__WRITTEN TASK__.
Find the word "into" in the data. Return every line where it appears.

__DATASET ROWS__.
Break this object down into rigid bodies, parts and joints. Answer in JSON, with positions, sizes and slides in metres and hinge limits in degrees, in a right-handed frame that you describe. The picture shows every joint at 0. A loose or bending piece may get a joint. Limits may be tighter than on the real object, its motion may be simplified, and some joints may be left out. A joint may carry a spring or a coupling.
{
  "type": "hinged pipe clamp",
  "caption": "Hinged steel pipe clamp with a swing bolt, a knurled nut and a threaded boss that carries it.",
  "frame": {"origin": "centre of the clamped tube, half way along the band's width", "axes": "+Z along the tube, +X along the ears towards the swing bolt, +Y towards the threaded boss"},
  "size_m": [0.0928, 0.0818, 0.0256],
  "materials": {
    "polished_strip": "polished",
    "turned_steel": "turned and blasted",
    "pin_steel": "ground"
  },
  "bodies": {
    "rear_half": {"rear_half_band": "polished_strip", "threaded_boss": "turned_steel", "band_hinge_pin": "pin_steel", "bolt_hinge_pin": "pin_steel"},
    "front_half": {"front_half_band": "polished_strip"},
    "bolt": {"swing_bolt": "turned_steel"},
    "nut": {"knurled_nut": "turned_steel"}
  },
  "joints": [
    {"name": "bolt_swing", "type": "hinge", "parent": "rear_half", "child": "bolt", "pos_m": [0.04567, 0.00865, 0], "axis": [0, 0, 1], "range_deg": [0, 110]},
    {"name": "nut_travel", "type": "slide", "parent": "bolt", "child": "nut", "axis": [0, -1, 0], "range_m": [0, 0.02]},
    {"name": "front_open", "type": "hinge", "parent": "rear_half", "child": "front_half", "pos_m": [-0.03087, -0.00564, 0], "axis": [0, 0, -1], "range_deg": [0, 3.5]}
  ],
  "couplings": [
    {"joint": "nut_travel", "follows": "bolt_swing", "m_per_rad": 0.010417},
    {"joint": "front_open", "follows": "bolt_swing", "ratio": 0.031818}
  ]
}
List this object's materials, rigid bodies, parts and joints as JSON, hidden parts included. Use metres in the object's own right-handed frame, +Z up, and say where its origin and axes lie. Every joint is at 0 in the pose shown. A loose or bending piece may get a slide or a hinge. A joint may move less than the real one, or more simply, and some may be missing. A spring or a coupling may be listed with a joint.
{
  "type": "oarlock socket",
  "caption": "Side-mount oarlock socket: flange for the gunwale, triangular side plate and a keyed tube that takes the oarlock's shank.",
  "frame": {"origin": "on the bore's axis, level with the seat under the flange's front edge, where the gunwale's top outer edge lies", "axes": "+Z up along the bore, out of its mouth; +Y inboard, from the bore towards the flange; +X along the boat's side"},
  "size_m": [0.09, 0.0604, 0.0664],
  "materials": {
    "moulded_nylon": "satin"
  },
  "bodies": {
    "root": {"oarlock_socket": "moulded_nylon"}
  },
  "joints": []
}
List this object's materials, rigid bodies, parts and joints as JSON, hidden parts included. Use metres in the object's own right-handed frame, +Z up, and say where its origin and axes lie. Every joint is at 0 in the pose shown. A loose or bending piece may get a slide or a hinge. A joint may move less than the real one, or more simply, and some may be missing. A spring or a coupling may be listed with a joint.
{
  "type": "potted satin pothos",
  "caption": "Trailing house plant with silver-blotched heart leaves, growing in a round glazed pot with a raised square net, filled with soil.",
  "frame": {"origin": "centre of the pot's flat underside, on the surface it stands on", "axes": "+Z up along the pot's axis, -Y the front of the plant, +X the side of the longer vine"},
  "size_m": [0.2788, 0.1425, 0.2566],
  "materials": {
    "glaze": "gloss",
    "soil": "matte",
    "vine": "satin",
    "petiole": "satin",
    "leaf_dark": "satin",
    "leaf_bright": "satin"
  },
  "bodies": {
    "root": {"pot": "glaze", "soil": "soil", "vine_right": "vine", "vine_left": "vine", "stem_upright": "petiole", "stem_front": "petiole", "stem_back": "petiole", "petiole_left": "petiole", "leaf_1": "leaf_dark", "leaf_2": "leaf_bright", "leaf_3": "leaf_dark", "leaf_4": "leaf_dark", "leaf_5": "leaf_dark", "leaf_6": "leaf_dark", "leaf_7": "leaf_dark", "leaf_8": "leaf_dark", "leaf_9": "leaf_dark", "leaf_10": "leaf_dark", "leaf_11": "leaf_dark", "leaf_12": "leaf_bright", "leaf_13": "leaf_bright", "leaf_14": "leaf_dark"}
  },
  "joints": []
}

--

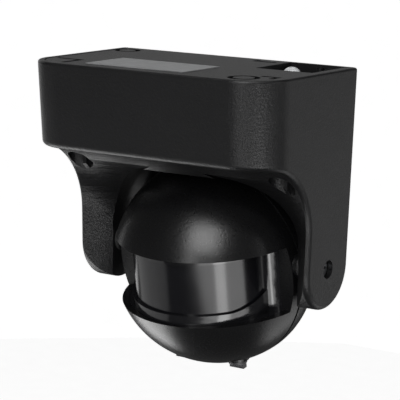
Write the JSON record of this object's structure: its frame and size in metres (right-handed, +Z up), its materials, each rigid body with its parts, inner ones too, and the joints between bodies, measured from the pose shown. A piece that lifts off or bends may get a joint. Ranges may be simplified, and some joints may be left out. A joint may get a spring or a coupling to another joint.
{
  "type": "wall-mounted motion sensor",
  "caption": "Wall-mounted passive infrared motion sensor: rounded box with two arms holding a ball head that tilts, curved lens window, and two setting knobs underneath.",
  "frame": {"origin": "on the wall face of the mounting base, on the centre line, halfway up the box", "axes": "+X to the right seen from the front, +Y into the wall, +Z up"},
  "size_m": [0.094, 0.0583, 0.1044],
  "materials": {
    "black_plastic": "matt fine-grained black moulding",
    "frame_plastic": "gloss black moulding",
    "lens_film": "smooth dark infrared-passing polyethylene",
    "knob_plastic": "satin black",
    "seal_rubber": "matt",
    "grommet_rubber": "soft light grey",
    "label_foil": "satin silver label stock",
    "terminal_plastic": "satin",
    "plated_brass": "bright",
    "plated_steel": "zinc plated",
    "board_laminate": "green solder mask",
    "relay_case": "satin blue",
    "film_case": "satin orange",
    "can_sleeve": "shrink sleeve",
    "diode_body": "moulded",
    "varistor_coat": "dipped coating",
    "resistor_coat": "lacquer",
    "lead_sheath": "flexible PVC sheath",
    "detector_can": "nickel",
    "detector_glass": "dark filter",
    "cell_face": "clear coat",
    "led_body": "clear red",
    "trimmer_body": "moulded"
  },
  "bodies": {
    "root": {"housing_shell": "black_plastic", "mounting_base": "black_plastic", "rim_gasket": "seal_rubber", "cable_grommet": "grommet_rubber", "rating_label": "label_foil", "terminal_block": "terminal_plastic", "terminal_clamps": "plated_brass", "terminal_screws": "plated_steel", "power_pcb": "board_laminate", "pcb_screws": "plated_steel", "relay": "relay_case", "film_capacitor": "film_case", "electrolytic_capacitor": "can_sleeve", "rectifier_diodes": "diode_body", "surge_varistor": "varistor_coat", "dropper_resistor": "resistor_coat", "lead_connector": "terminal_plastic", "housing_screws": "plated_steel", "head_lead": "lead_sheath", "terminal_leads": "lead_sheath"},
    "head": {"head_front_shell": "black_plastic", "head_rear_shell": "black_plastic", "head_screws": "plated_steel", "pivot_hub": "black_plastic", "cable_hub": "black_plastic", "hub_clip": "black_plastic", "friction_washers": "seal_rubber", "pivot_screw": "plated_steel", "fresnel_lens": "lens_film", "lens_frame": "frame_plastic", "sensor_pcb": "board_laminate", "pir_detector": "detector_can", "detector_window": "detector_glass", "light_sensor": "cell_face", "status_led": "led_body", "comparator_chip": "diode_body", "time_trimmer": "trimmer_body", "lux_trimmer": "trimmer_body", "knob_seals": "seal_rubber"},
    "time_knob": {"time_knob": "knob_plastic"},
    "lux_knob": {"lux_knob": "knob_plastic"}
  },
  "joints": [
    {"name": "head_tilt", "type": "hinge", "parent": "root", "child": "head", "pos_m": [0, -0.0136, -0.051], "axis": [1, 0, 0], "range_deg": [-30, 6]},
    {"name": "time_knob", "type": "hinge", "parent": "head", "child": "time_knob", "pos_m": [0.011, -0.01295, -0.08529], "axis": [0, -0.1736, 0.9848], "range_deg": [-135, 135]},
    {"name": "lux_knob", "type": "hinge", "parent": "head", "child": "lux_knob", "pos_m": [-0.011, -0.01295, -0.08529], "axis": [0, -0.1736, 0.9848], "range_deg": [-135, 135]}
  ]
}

__REPLY TO THE EXERCISE__.
Break this object down into rigid bodies, parts and joints. Answer in JSON, with positions, sizes and slides in metres and hinge limits in degrees, in a right-handed frame that you describe. The picture shows every joint at 0. A loose or bending piece may get a joint. Limits may be tighter than on the real object, its motion may be simplified, and some joints may be left out. A joint may carry a spring or a coupling.
  "frame": {"origin": "on the wall face of the mounting base, on the centre line, halfway up the box", "axes": "+X to the right seen from the front, +Y into the wall, +Z up"},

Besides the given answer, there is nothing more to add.